**The task**: Reproduce each line exactly, including spacing and punctuation.

**Data**:
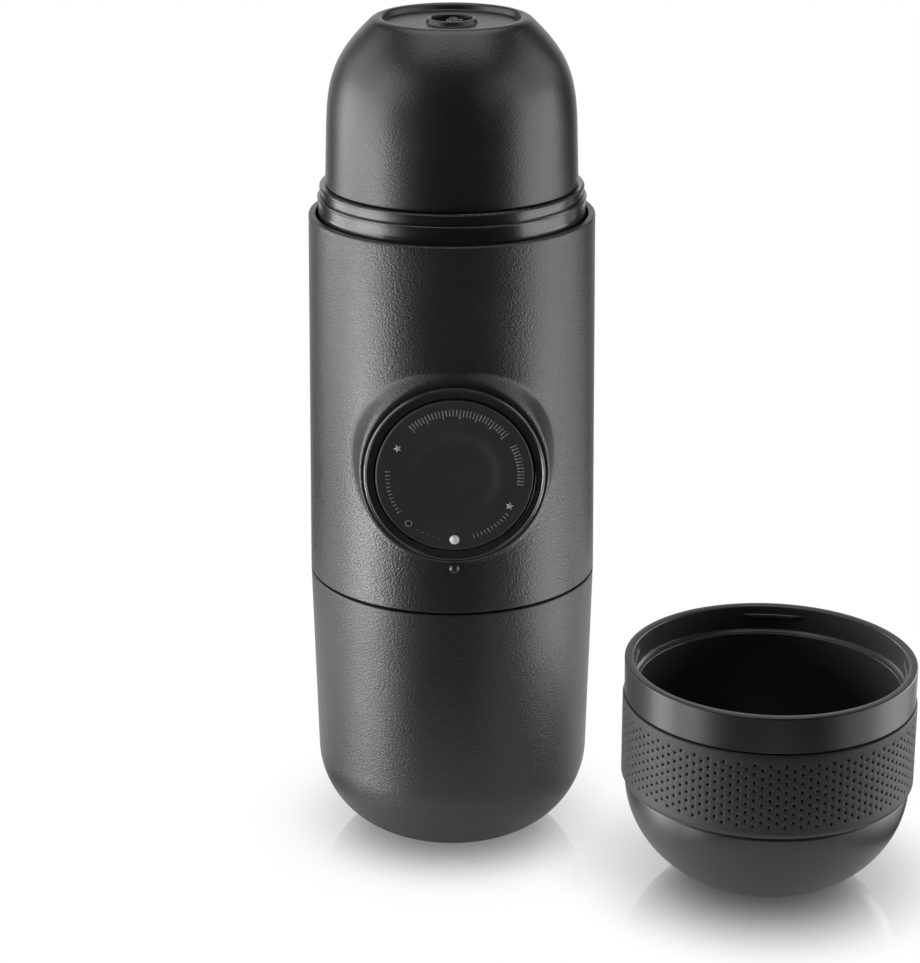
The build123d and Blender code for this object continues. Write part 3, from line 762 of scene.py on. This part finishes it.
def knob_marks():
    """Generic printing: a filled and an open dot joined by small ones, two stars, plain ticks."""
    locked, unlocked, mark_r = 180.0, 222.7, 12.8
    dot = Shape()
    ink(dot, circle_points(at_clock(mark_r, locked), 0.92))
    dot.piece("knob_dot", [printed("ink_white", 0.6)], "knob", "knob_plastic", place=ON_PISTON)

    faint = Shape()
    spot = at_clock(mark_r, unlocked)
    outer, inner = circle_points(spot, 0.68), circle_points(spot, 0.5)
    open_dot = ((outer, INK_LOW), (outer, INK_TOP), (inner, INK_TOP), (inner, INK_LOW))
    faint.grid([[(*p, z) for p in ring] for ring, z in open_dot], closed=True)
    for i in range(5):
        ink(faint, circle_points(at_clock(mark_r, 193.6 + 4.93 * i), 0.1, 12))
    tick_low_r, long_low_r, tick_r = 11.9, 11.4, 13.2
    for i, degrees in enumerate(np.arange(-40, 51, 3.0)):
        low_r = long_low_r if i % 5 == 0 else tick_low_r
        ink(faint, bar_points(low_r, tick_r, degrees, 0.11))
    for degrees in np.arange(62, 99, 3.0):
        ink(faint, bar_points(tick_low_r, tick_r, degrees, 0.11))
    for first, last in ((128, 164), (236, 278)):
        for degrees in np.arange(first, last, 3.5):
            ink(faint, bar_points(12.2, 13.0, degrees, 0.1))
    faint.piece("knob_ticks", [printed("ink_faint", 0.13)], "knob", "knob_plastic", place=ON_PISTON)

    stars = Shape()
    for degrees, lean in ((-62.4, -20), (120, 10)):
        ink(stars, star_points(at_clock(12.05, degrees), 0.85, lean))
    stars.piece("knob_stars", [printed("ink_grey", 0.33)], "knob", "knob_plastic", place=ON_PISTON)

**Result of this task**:
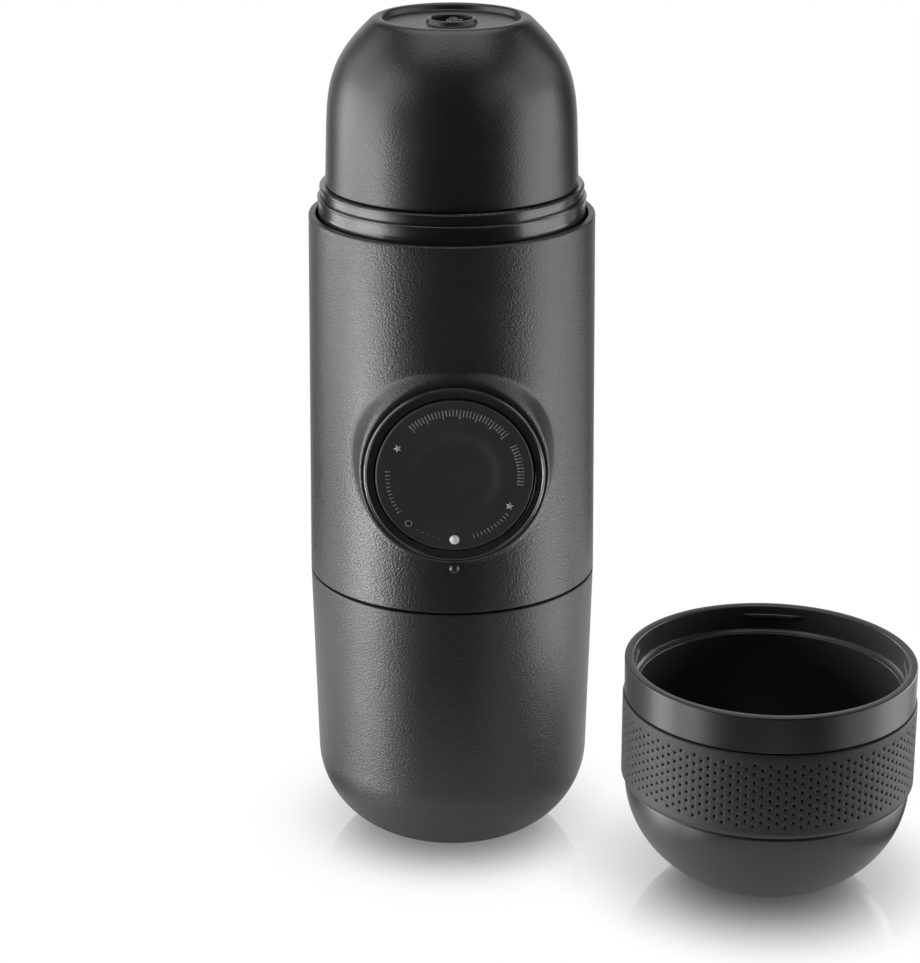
The build123d and Blender code for this object continues. Write part 3, from line 762 of scene.py on. This part finishes it.
def knob_marks():
    """Generic printing: a filled and an open dot joined by small ones, two stars, plain ticks."""
    locked, unlocked, mark_r = 180.0, 222.7, 12.8
    dot = Shape()
    ink(dot, circle_points(at_clock(mark_r, locked), 0.92))
    dot.piece("knob_dot", [printed("ink_white", 0.6)], "knob", "knob_plastic", place=ON_PISTON)

    faint = Shape()
    spot = at_clock(mark_r, unlocked)
    outer, inner = circle_points(spot, 0.68), circle_points(spot, 0.5)
    open_dot = ((outer, INK_LOW), (outer, INK_TOP), (inner, INK_TOP), (inner, INK_LOW))
    faint.grid([[(*p, z) for p in ring] for ring, z in open_dot], closed=True)
    for i in range(5):
        ink(faint, circle_points(at_clock(mark_r, 193.6 + 4.93 * i), 0.1, 12))
    tick_low_r, long_low_r, tick_r = 11.9, 11.4, 13.2
    for i, degrees in enumerate(np.arange(-40, 51, 3.0)):
        low_r = long_low_r if i % 5 == 0 else tick_low_r
        ink(faint, bar_points(low_r, tick_r, degrees, 0.11))
    for degrees in np.arange(62, 99, 3.0):
        ink(faint, bar_points(tick_low_r, tick_r, degrees, 0.11))
    for first, last in ((128, 164), (236, 278)):
        for degrees in np.arange(first, last, 3.5):
            ink(faint, bar_points(12.2, 13.0, degrees, 0.1))
    faint.piece("knob_ticks", [printed("ink_faint", 0.13)], "knob", "knob_plastic", place=ON_PISTON)

    stars = Shape()
    for degrees, lean in ((-62.4, -20), (120, 10)):
        ink(stars, star_points(at_clock(12.05, degrees), 0.85, lean))
    stars.piece("knob_stars", [printed("ink_grey", 0.33)], "knob", "knob_plastic", place=ON_PISTON)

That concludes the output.